Reforms to enhance growth potential

16. Reform initiatives to accelerate Malaysia’s transformation into a high-income economy by 2020 have also advanced. In recent years, the Government had implemented farreaching reforms to raise productivity, including raising the retirement age, implementing the minimum wage policy and enhancing the quality of education through the National Education Blueprint. Going forward, reform initiatives include tabling the Companies Bill 2014 which introduces provisions relating to Corporate Insolvency Law and the implementation of measures to improve logistics and enhance trade facilitation.

Final remarks

17. The authorities remain vigilant that the global economy is facing important economic shifts.
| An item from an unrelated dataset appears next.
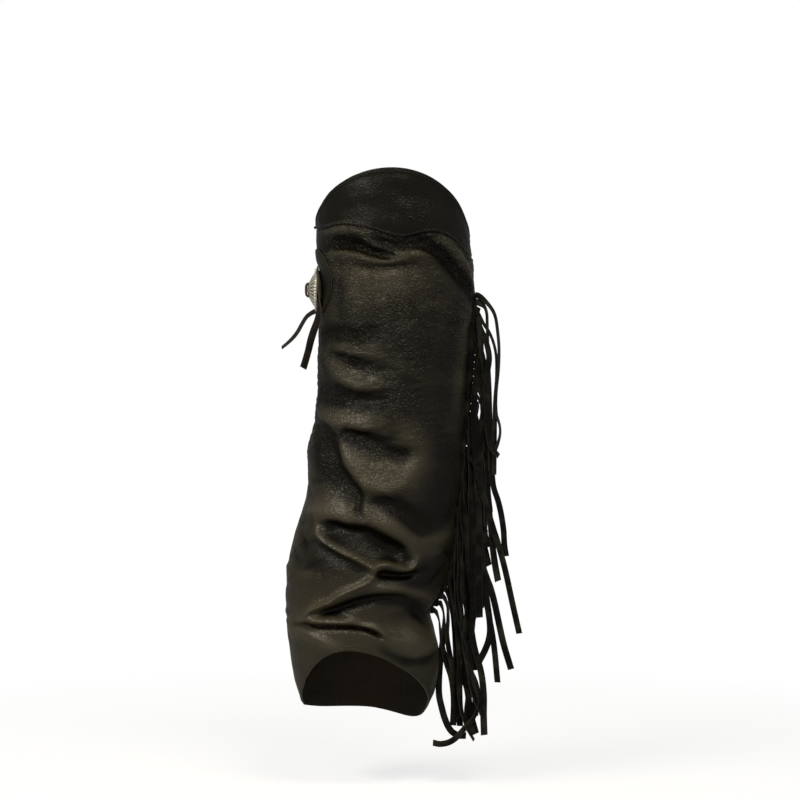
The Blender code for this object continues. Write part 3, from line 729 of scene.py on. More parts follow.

The commodity price shock is sizable and there remains considerable uncertainty about global growth prospects. Investor sentiments have also been adversely affected. Nonetheless, the Malaysian economy is well-diversified, which will allow the economy to weather these shocks with greater resilience. Economic fundamentals remain sound following decades of policy efforts to strategically and pro-actively address areas of vulnerabilities, and to build buffers to absorb any shocks to the system. While growth may be affected in the short-term, the Malaysian economy will continue to perform well, driven by the private sector across a diversified range of economic activities. Of importance, employment remains strong and incomes are rising. Inflation will remain anchored and the current account balance will remain in surplus. The strength of Malaysia’s external position remains intact, with international reserves at healthy levels and external debt within prudent limits.

18. The authorities are pleased to inform the Executive Board that they agree to the publication of the full suite of reports, covering the 2014 Malaysia Article IV Staff Report and the Selected Issues Papers.